= Qabala treasures =

Series of hoards

Qabala treasures (Qəbələ dəfinələri) are monetary treasure troves, unearthed in different years near the remnants of Qabala (Azerbaijan), the capital of Caucasian Albania.

== History ==
This treasure was hidden around 120 BC and found randomly during the mining of building stone.

In addition to the monetary units of the Hellenistic states, more than 500 local coins were found in the treasure.

The first trove, unearthed in 1950s, contains the coins of Sassanid ruler Kavadh I (488-531 AD).

The second trove, found in 1964, contains a drachma of Parthian ruler Gotarzes II, as well as denarii of Otho, and coins of the Romans; Vespasian, Trajan and Hadrian and over 150 coins of Sassanid ruler Bahram II (274-291 AD).

In the third trove, found in 1966, seven hundred silver coins (including 170 foreign) were found. Among them are drachmas of Alexander the Great. Parthian rulers Arshak, Mithridates I, Phraates II, Thracian ruler Lisimachos, and Seleucids, all ruled during the 187-129 BC period. Tetradrachms of Greco-Bactrian Kingdom are also found. This trove was hidden in the 120s. Some currency in troves 1-3 circulated in Caucasian Albania in the 3rd-2nd centuries BC.

The fourth trove was hidden in the 1st half of the 11th century and found in 1976. It consists of 53 complete and 1298 crumbled coins, struck during the Ravvadid, Shaddadid and Shirvanshah periods.

In one of the mounds, located two km south-east from Qabala, on the right bank of Qarachay River the trove was dug-over by earth working machinery. This resulted in the coins being scattered over the whole south part of the mound.

== The oldest coins ==
Among the found coins are the earliest coins of Alexander the Great minted in Colophon at the end of IV century BC and the Thracian king Lysimachus tetradrachms. Due to frequent use, these coins were badly frayed. There are also tetradrachms of Antiochus IV, Antiochus VI and Demetrius, and four from Eucratides. One tetradrahm was struck by Diodotus I, but also bears the name of Antiochus II.

On the obverse of the drachmas on behalf of Alexander the Great was portrayed the head of a character of ancient Greek mythology - Hercules in a lion's skin, and on the reverse – the god of thunder Zeus sitting on a throne with an eagle and a scepter.

On the obverse of the tetradrachms on behalf of Lysimachus, the head of Alexander the Great is depicted in a diadem with an Ammon horn, and on the reverse side – the goddess of wisdom Athena in a helmet with a high crest in a sitting position.

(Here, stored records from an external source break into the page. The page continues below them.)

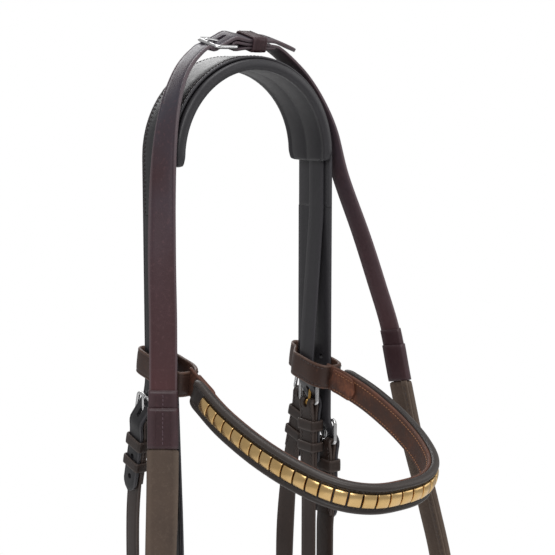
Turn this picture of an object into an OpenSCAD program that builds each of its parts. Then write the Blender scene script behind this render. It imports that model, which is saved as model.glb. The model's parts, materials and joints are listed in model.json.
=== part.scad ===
// Full-size snaffle bridle, hung by its crown over an arch.
// +Z is up, -Y is the browband side (the horse's forehead), +X is the horse's near side.
// The origin is the underside of the crown padding at its highest point.

/* [Crown] */
// Radius of the arch that the crown rests over
crown_r = 60; // [58:0.5:61]
// Width of the headpiece over the poll
crown_w = 38; // [37:0.5:40]
// Thickness of the padding under the headpiece
crown_pad_t = 4.5; // [4:0.1:4.6]

/* [Straps] */
// Thickness of the headpiece, reins and billets
strap_t = 2.6; // [2.4:0.1:2.7]
// Thickness of the light straps and of each layer of a buckle fold
light_t = 2.2; // [2:0.1:2.3]
// Width of the cheek straps
cheek_w = 19; // [18:0.5:19.5]
// Width of the throatlash
throat_w = 16; // [14:0.5:16.5]
// Width of the strap that carries the noseband
nose_w = 16; // [14:0.5:16.5]
// Width of the reins
rein_w = 19; // [17:0.5:20]
// Width of the rubber rein grips
grip_w = 22; // [21:0.5:24]

/* [Browband] */
// Height of the browband
brow_h = 20; // [18:0.5:22]
// Length of one clincher plate
plate_l = 8.4; // [7:0.1:8.6]
// Height of one clincher plate
plate_h = 10; // [8:0.5:12]

/* [Noseband] */
// Height of the noseband's front
nose_h = 28; // [24:0.5:30]
// How far the noseband's front droops, in degrees
nose_tilt = 12; // [8:1:14]

/* [Buckles and bit] */
// Radius of the buckle wire
wire_r = 1.4; // [1.3:0.05:1.45]
// Height of a buckle between its two bars
frame_h = 18; // [17.5:0.1:18.5]
// Radius of a bit ring at the middle of its wire
ring_r = 33.5; // [33:0.5:35]
// Radius of the bit ring's wire
ring_wire = 3.5; // [3.2:0.1:3.6]
// Length of one half of the mouthpiece
cannon_l = 70; // [69.5:0.1:71]

/* [Hidden] */
$fn = 48;
gap = 0.3;

// Colours of the leather, rubber and metal
black_leather = "#2b2a2c";
brown_leather = "#4a413e";
rein_leather = "#4a4650";
rubber = "#5c4e47";
brass = "#c9a05a";
silver = "#d8d8d8";

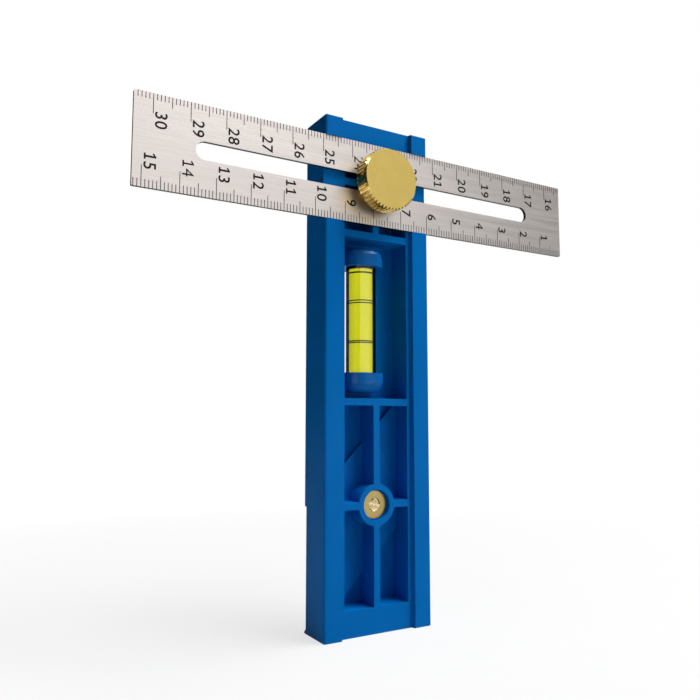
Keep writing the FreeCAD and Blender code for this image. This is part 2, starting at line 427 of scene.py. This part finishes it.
@dataclass(frozen=True)
class TintedSpirit(Look):
    """Fluorescent dyed liquid, with a painted glow in place of the light that shines through it.

    Attributes:
        glow_colour: Colour of the painted glow.
        glow: Its strength.
    """

    glow_colour: tuple
    glow: float

    def build(self) -> bpy.types.Material:
        """Return the new material."""
        shader, _ = self.start(scale=120.0, detail=1.0)
        # Painted light: the emission makes the liquid glow by itself.
        shader.fix(Transmission_Weight=0.25, IOR=1.36, Roughness=0.02, Specular_IOR_Level=0.05,
                   Emission_Color=(*self.glow_colour, 1.0), Emission_Strength=self.glow)
        return shader.material


@dataclass(frozen=True)
class DarkMark(Look):
    """Dark matt finish of etched, printed and rubber pieces, and of the vial's bands of painted
    shade.

    Attributes:
        roughness: Least and greatest roughness.
        gloss: Strength of the surface reflection.
    """

    roughness: tuple = (0.5, 0.7)
    gloss: float = 0.12

    def build(self) -> bpy.types.Material:
        """Return the new material."""
        shader, wear = self.start(scale=1800.0, detail=3.0)
        shader.vary("Roughness", shader.span(wear, *self.roughness))
        shader.fix(Specular_IOR_Level=self.gloss)
        return shader.material


class Finish(Enum):
    """The finishes of the gauge's pieces."""

    STOCK = MouldedPlastic("moulded_blue", (0.001, 0.160, 0.520), (0.001, 0.150, 0.495),
                           roughness=0.38, grain=0.2, gloss=0.025)
    CAP = MouldedPlastic("glossy_blue", (0.003, 0.135, 0.450), (0.002, 0.115, 0.400),
                         roughness=0.12, grain=0.1, gloss=0.07)
    RULE = BrushedSteel("ground_steel", (0.575, 0.53, 0.507), (0.48, 0.445, 0.425),
                        edge_colour=(0.02, 0.019, 0.019))
    BRASS = TurnedBrass("turned_brass", (0.62, 0.46, 0.13), (0.58, 0.43, 0.12),
                        roughness=0.17, grain=0.015)
    INSERT = TurnedBrass("dull_brass", (0.34, 0.25, 0.095), (0.29, 0.21, 0.08),
                         roughness=0.42, grain=0.4)
    THREAD = TurnedBrass("cut_brass", (0.72, 0.60, 0.36), (0.66, 0.54, 0.30),
                         roughness=0.16, grain=0.1)
    TUBE = ClearAcrylic("clear_tube", rim=0.38, rim_colour=(0.004, 0.004, 0.006))
    SPIRIT = TintedSpirit("yellow_spirit", (0.42, 0.41, 0.005), (0.40, 0.39, 0.004),
                          glow_colour=(0.90, 0.89, 0.01), glow=0.44)
    # Used for the etched scale, the vial's marks and the vial's bands of painted shade.
    MARK = DarkMark("dark_mark_and_painted_shade", (0.008, 0.007, 0.007), (0.02, 0.018, 0.017))
    PLUG = DarkMark("black_plug", (0.02, 0.02, 0.02), (0.035, 0.035, 0.035))

    def material(self) -> bpy.types.Material:
        """Return this finish's material, built at its first use."""
        made = bpy.data.materials.get(self.value.name)
        return made or self.value.build()


CAD_FINISHES = {
    "stock": Finish.STOCK,
    "rule": Finish.RULE,
    "thumb_screw": Finish.BRASS,
    "washer": Finish.BRASS,
    "upper_insert": Finish.INSERT,
    "lower_insert": Finish.INSERT,
    "vial_tube": Finish.TUBE,
    "vial_spirit": Finish.SPIRIT,
    "vial_plug": Finish.PLUG,
    "vial_cap_upper": Finish.CAP,
    "vial_cap_lower": Finish.CAP,
}


def dress(node: str, finish: Finish) -> None:
    """Give a CAD node a finish.

    Args:
        node: The node's name.
        finish: The finish for all of its slots.
    """
    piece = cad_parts[node]
    if not piece.material_slots:
        piece.data.materials.append(None)
    for place in piece.material_slots:
        place.material = finish.material()
    LOG.info("dressed %s with %s", node, finish.value.name)


def add_piece(name: str, bm: bmesh.types.BMesh, finish: Finish, body: str) -> None:
    """Turn a bmesh into a piece of the object.

    Args:
        name: The piece's name.
        bm: Its shape, already in place. It is freed.
        finish: Its finish.
        body: The body that it rides on.
    """
    mesh = bpy.data.meshes.new(name)
    bm.to_mesh(mesh)
    bm.free()
    mesh.materials.append(finish.material())
    piece = new_object(name, mesh)
    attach(piece, body)
    LOG.info("made %s with %d faces", name, len(mesh.polygons))


def closed_loop(bm: bmesh.types.BMesh, places: list) -> tuple:
    """Add an outline.

    Args:
        bm: The mesh that takes it.
        places: Its corners, in order.

    Returns:
        The corners' vertices and the edges between them, in two lists.
    """
    corners = [bm.verts.new(place) for place in places]
    edges = [bm.edges.new((corner, corners[n - 1])) for n, corner in enumerate(corners)]
    return corners, edges


@dataclass(frozen=True)
class Row:
    """The scale along one edge of the rule, whose numbers count down from the left.

    Attributes:
        first: Distance of the first numbered line from the rule's left end.
        value: The first number.
        reach: Lengths of the lines at each millimetre, half centimetre and centimetre.
        foot: Distance from the edge to where a number's last digit ends.
        way: -1 for the top edge, whose lines run down from it, 1 for the bottom edge.
    """

    first: float
    value: int
    reach: tuple
    foot: float
    way: int


UPPER_ROW = Row(first=5.0 * MM, value=30, reach=(1.7 * MM, 3.05 * MM, 5.45 * MM),
                foot=9.35 * MM, way=-1)
LOWER_ROW = Row(first=2.4 * MM, value=15, reach=(2.1 * MM, 3.45 * MM, 5.8 * MM),
                foot=4.65 * MM, way=1)


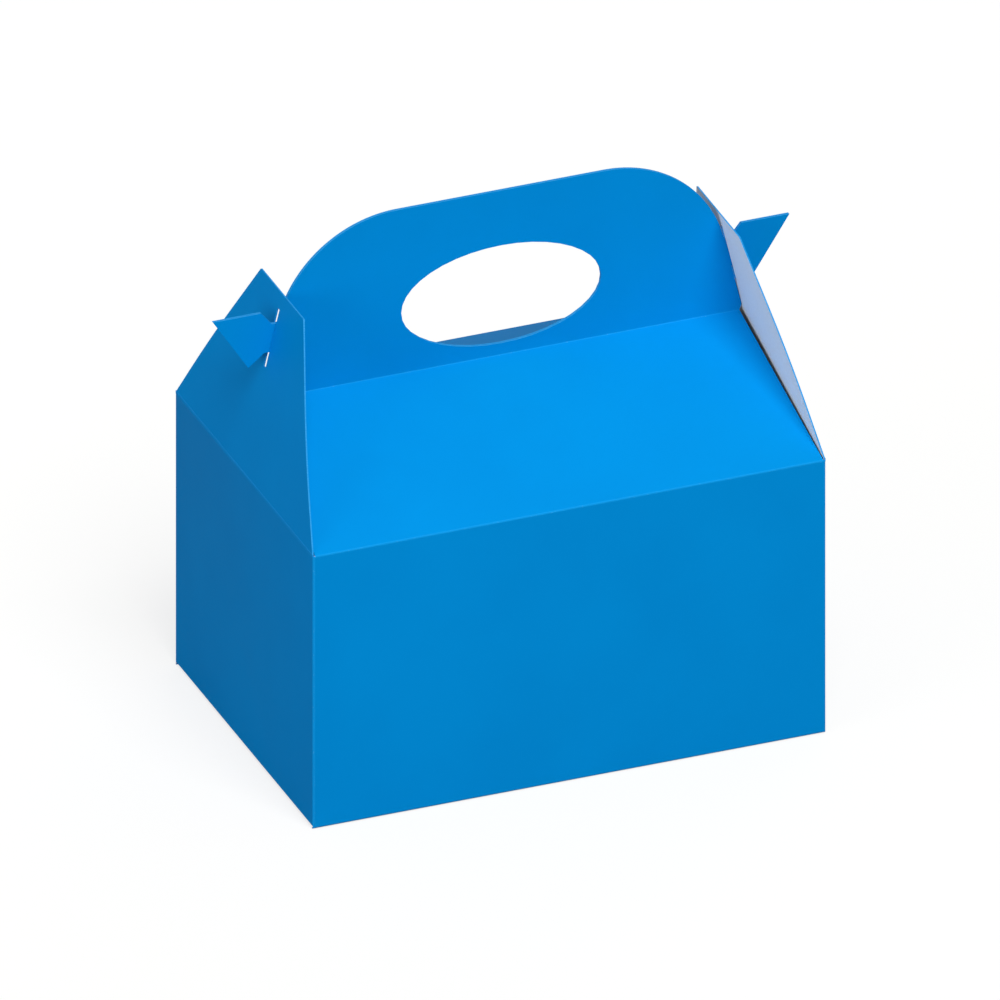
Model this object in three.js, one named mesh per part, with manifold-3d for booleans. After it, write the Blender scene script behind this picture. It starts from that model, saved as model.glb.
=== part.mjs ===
// Gable gift carton with a carry handle, folded from one die-cut sheet of printed board.
// Millimetres, +Z up. The origin is the middle of the base and the long side runs along X.
// The front strip of the sheet is bottom flap, wall, roof and handle half; the back strip is the
// same with a tongue on its bottom flap; each end strip is bottom flap and wall. The two end flaps
// hinge on the end walls and hook over the tabs at the ends of the handle.

import * as THREE from 'three';
import { mergeVertices } from 'three/addons/utils/BufferGeometryUtils.js';
import Module from 'manifold-3d';

const wasm = await Module();
wasm.setup();

// The board and how it folds
const board = 0.6;
const creaseRadius = 0.4; // inside radius of a crease
const foldSteps = 5; // facets round one crease
const cornerSteps = 6; // facets round one upright corner
const curveSteps = 20; // half the facets of one arc or ellipse of a cut outline
const layerGap = 0.15; // air between board lying on board
const clearance = 0.3; // air between an end flap and what it closes on

// The body
const bodyLength = 230;
const bodyDepth = 156;
const bodyHeight = 129; // base to the eave crease

// The roof, in front elevation
const ridgeHeight = 163.2; // base to the crease between roof and handle
const eaveInset = 0.4; // beyond the thickness of the end flap
const ridgeInset = 8.3; // how much the roof is shorter at each end of the ridge than at the wall

// The handle, in front elevation
const handleHeight = 77.8;
const notchWidth = 1.0; // step out of the outline at the ends of the ridge crease
const notchHeight = 2.6;
const handleLean = THREE.MathUtils.degToRad(13.5); // how far the handle's ends lean in
const shoulderRadius = 55;
const handleGap = 0.3; // air between the two halves of the handle
const holeWidth = 89.6;
const holeHeight = 46.4;
const holeRise = 28.7; // ridge crease to the middle of the hole

// The hook tabs on the handle's ends: heights above the ridge crease
const neckBottom = 22;
const neckTop = 35;
const tabTop = 41;
const barbBottom = 16.4;
const neckLength = 3.2; // from the handle's edge to the lower barb's root
const shoulderLength = 2.9; // from the handle's edge to the upper barb's root
const upperBarb = 9.1; // from the handle's edge to the upper barb's corner
const tabReach = 21.6; // length of the tab's top edge
const barbReach = 9; // from the handle's edge to the tip of the lower barb

// The end flaps
const flapReach = 45.5; // top edge above the foot of the handle
const flapTopWidth = 48;
const flapCornerRadius = 1.2;
const flapSideInset = 0.5; // at each side of the hinge crease
const bowRadius = 600; // how gently the flap bends over the handle's corner
const slotPlay = 0.6; // beyond each end of the tab, as the flap swings

// The bottom: front flap, end flaps and back flap lie on each other, and the tongue locks them
const frontFlapDepth = 92;
const frontFlapRamp = 12; // length over which the front flap rises on to the others
const backFlapDepth = 84;
const sideRelief = 0.9; // each bottom flap is shorter than its wall, at each end
const flapTaper = 3; // more of the same at the free edge
const tongueWidth = 112;
const tongueLength = 38;
const tongueRamp = 17.5;
const tongueLead = 2; // flat stretch before the ramp
const tongueCorner = 12;
const notchPlay = 1.5; // between the tongue and the notch that it enters, at each side
const notchDepth = 42;
const notchCorner = 5;
const dustFlapDepth = 56;
const dustFrontInset = 14; // where the end flap's slanted side starts, from the front wall
const dustFrontCut = 42; // how much more that side has slanted away at the free edge
const dustBackInset = 1;
const dustBackCut = 8;
const dustCorner = 8;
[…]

The treasures found in Qabala indicate that coins in the name of Alexander the Great were minted in Caucasian Albania from the end of the IV - beginning of the III centuries BC.

As for the Seleucid coins, they began to appear on the marketplaces of Caucasian Albania starting from the 80s of the II century BC.

Some coins have been stolen by local residents.